Long-term memory data structure:
{
"memory_id": "user_id_xxx_mem_002",
"tenant_id": "app",
"user_id": "user_id_xxx",
"agent_id": "worker_agent",
"type": "preference",
"scope": "private",
"content": {
"raw": "请用简洁,幽默的语气来和我聊天。",
"summary": "User prefers concise and humorous tone in conversations",
"structured": {
"tone": ["concise", "humorous"],
"communication_style": "casual",
"priority": "high"
}
},
"embedding": {
"model": "e5-large",
"vector": [0.123, 0.456, ...]
},
"metadata": {
"importance": 0.92,
"confidence": 0.96,
"tags": ["preference", "tone", "style"],
"source": "explicit_user_input",
"version": 1
},
"time": {
"created_at": "2026-04-20T10:00:00Z",
"updated_at": "2026-04-25T08:00:00Z",
"last_accessed": "2026-04-25T08:00:00Z",
"decay_score": 0.95
},
"relations": [
{
"type": "related_to",
"target_memory_id": "user_id_xxx_mem_001"
}
],
"access_control": {
"visibility": "private",
"allowed_users": [user_id_xxx],
"allowed_roles": ["admin", "editor"]
}
}
Explanation of Long-term Memory Fields
# Long-term memory extracted from the user's 10-20 conversation turns, labeled mem_002
"memory_id": "user_id_xxx_mem_002",
# The tenant's ID, here the user is using the iOS app
"tenant_id": "app_iOS",
# User's ID
"user_id": "user_id_xxx",
# ChatAgent name used by the user, "worker_agent"
"agent_id": "worker_agent",
# Long-term memory type: user preference.
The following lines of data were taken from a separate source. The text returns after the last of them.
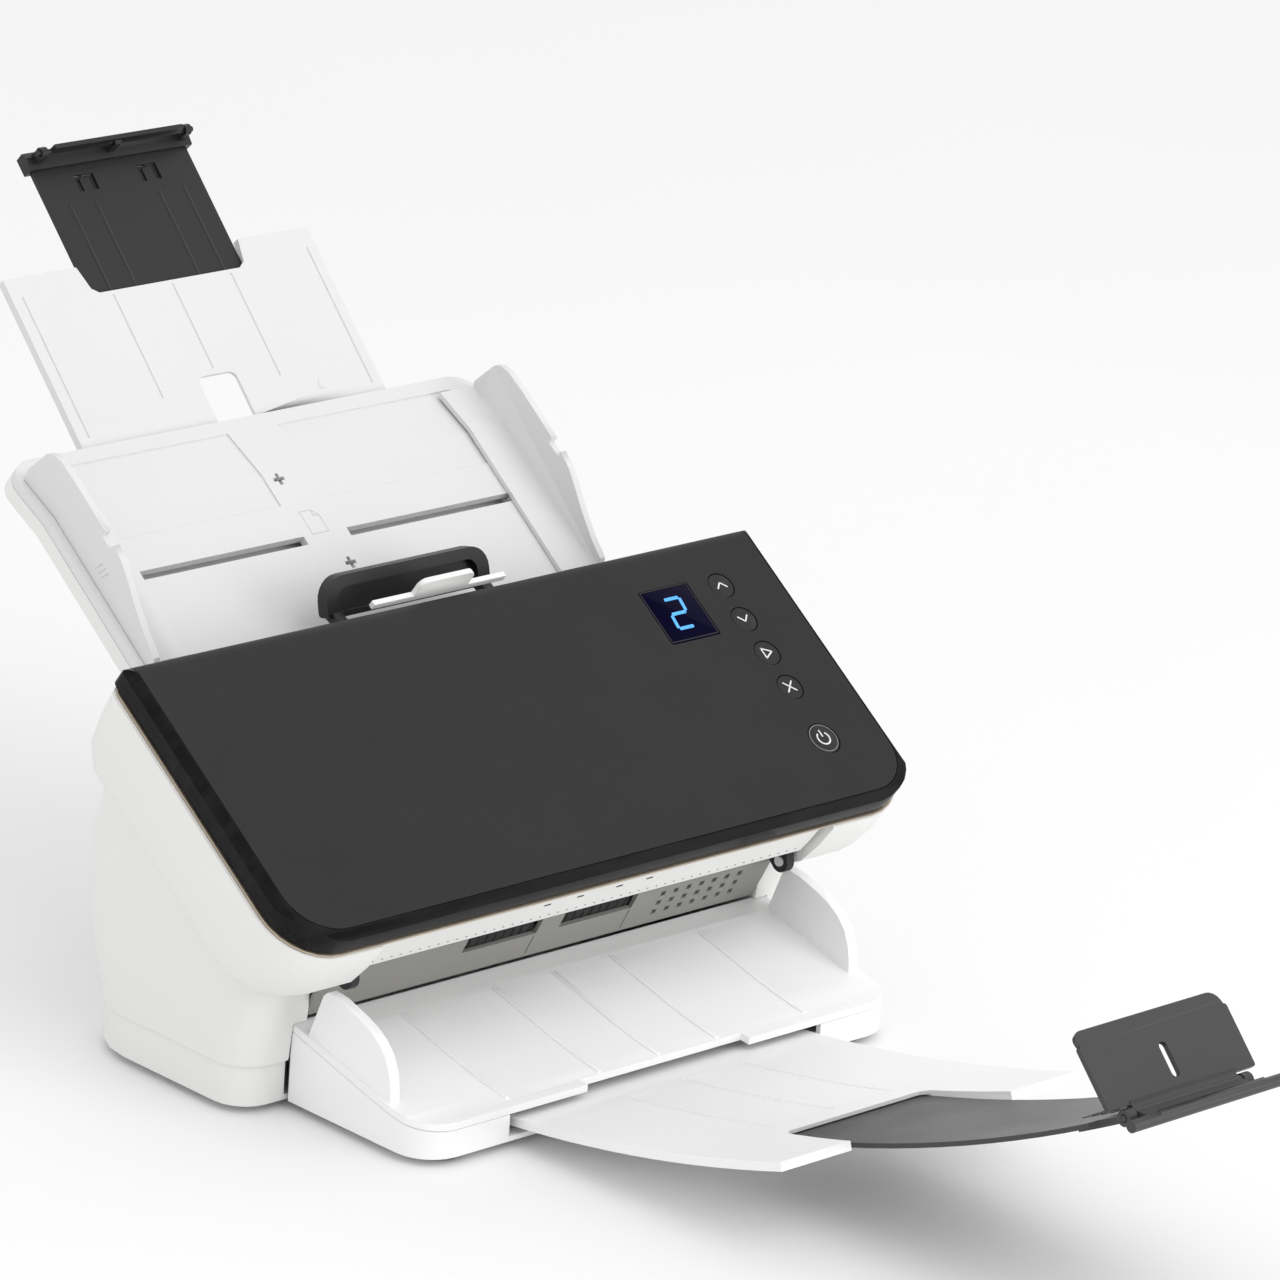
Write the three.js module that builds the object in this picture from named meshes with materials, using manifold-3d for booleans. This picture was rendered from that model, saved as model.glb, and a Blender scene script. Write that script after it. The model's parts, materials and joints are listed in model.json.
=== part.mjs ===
// Desktop sheet-fed document scanner: separate named sub-parts in one frame.
// Millimetres, X to the right, Y to the back, Z up, the table at Z = 0.
import * as THREE from "three";
import { mergeVertices } from "three/addons/utils/BufferGeometryUtils.js";
import Module from "manifold-3d";

const wasm = await Module();
wasm.setup();

// ---------------------------------------------------------------- driving dimensions
const SHIFT_Y = -0.5; // puts the middle of the whole length on Y = 0
const GAP = 0.3; // air between neighbouring pieces
const WALL = 2.6; // moulded wall

const PANEL_SLOPE = 35.35; // fall of the control panel towards the front, degrees
const PANEL_ZERO = [83.0, 151.9]; // Y, Z where the panel's own measure starts
const FACE_HALF = 150.4; // matte panel
const FACE_END = 114.8;
const RIM_HALF = 154.2; // gloss rim round it
const RIM_END = 118.4;
const RIM_BACK = -9.0;
const RIM_DEPTH = 9.8;
const ROLL = 6.0; // rolled top edge of the panel
const CHAMFER = 3.0;
const SHELL_TOP = RIM_DEPTH + 1.6; // depth under the panel where the white shells start
const CORE_HALF = 112.0; // plane between the side shells and the middle of the body
const COVER_HALF = 110.2; // inner part of the front cover

const PATH_TOP = [117.0, 128.0]; // paper path, upper and lower end (Y, Z)
const PATH_END = [24.0, 52.75];
const PATH_LENGTH = Math.hypot(PATH_TOP[0] - PATH_END[0], PATH_TOP[1] - PATH_END[1]);
const FEED_AT = 24;
const DRIVE_AT = 46;
const EXIT_AT = 113.5;
const LOWER_SENSOR_AT = 66;
const UPPER_SENSOR_AT = 80;
const FEED_R = 11;
const DRIVE_R = 7;
const EXIT_R = 8;
const PROUD = 0.8; // how far the rollers stand out of the guide
const SHAFT_R = 3;

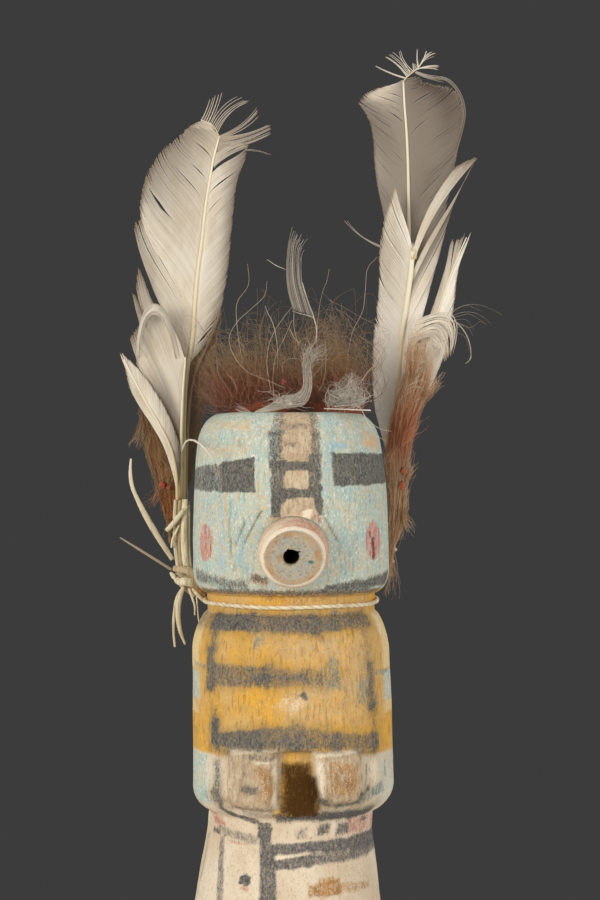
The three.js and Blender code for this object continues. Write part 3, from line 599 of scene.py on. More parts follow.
def brush_group():
    """A node group that lays one worn coat of paint over a colour. Load is how thickly the
    paint was laid, from 0 to 1, and Worn how strongly the fine upright grain breaks it: the
    mask is load + worn * grain, with a smooth step, and nothing where load is 0."""
    group = bpy.data.node_groups.new("worn_brush", "ShaderNodeTree")
    face = group.interface
    for name, kind in (("Under", "NodeSocketColor"), ("Paint", "NodeSocketColor"),
                       ("Load", "NodeSocketFloat"), ("Worn", "NodeSocketFloat")):
        face.new_socket(name, in_out="INPUT", socket_type=kind)
    face.new_socket("Colour", in_out="OUTPUT", socket_type="NodeSocketColor")
    face.new_socket("Mask", in_out="OUTPUT", socket_type="NodeSocketFloat")
    given = group.nodes.new("NodeGroupInput").outputs
    result = group.nodes.new("NodeGroupOutput").inputs
    streaks = noise(group, (1350, 1350, 430), 3.0, 0.68)
    specks = noise(group, (2300, 2300, 1700), 2.0, 0.65)
    grain = maths(group, "SUBTRACT", maths(group, "ADD", streaks, specks), 1.0)
    grain = maths(group, "MULTIPLY", maths(group, "MULTIPLY", grain, 1.9), given["Worn"])
    wet = maths(group, "MULTIPLY", given["Load"], 4.0, clamp=True)
    left = maths(group, "ADD", given["Load"], maths(group, "MULTIPLY", grain, wet))
    mask = spread(group, left, 0.08, 0.92)
    group.links.new(mask, result["Mask"])
    group.links.new(blend_colours(group, mask, given["Under"], given["Paint"]), result["Colour"])
    return group


worn_brush = brush_group()


def reading(tree, name):
    """The value that the mesh carries under that name."""
    return add_node(tree, "Attribute", attribute_name=name, attribute_type="GEOMETRY").outputs["Fac"]


def brushed(tree, under, paint, load, worn):
    """One worn coat: the paint's colour over what is under it, laid as thickly as load says."""
    return add_node(tree, "Group", {"Under": under, "Paint": paint, "Load": load, "Worn": worn},
                    node_tree=worn_brush).outputs["Colour"]


painted_wood, tree, output = new_material("painted_wood")
fine = noise(tree, (1750, 1750, 1050), 3.0, 0.68)
upright = noise(tree, (1150, 1150, 250), 3.0, 0.66)
broad = noise(tree, (85, 85, 60), 3.0, 0.5)
patchy = noise(tree, (330, 330, 210), 3.0, 0.6)
# a cream ground over the wood
wood = shaded(tree, upright, 0.3, 0.7, "d3ba97", "a98a63")
ground = shaded(tree, broad, 0.35, 0.65, "e2d2ba", "d2bea2")
surface = brushed(tree, wood, ground, 0.80, 0.7)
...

Possible types include episodic, semantic, procedural, preference, profile
"type": "preference",
# Scope of long-term memory: private, shared, or public
"scope": "private",
"content": {
# Raw user query content
"raw": "请用简洁,幽默的语气来和我聊天。",
# Long-term memory summary extracted by LLM
"summary": "User prefers concise and humorous tone in conversations",
# Structured JSON of the long-term memory after LLM extraction
"structured": {
"tone": ["concise", "humorous"],
"communication_style": "casual",
"priority": "high"
}
}
"embedding": {
# Long-term memory embedding model used is Microsoft's "e5-large"
"model": "e5-large",
# Vector representation of the long-term memory
"vector": [0.123, 0.456, ...]
},
"metadata": {
# The importance score of this long-term memory
"importance": 0.92,
# The confidence score of this long-term memory
"confidence": 0.96,
# Tags associated with this long-term memory
"tags": ["preference", "tone", "style"],
# Source of this memory: explicit_user_input, implicit_inference, system_generated, external_data, corrected_memory
"source": "explicit_user_input",
# Version number of this long-term memory
"version": 1
},
"time": {
# Creation timestamp of this long-term memory
"created_at": "2026-04-20T10:00:00Z",
# Update timestamp of this long-term memory
"updated_at": "2026-04-25T08:00:00Z",
# Last access timestamp
"last_accessed": "2026-04-25T08:00:00Z",
# Decay score from 0 to 1; 0.95 indicates this memory is worth long-term retention and is unlikely to be deleted.
"decay_score": 0.95
},
"relations": [
{
# This long-term memory relates to the user’s 0-10 turn memory mem_001; here mem_002 refers to 10-20 turns.
"type": "related_to",
"target_memory_id": "user_id_xxx_mem_001"
}
],
# Access control settings
"access_control": {
# This long-term memory is private
"visibility": "private",
# Access allowed only to user_id_xxx
"allowed_users": [user_id_xxx],
# Roles allowed to access: "admin", "editor"
"allowed_roles": ["admin", "editor"]
}
Key Implementation Points
Since I cannot share the source code publicly, I will explain the key points of the implementation.
-
- Use asynchronous threads to handle insertion and retrieval of long-term memory, with protection against database crashes.
-
- Support for overwriting, merging, and deleting long-term memory.
-
- Filter and deduplicate long-term memory before inserting into the database (consider similarity, importance, confidence).
-
- Use retrieval ranking or reranking when reading long-term memory.
-
- Automatically delete long-term memory when decay_score < 0.2.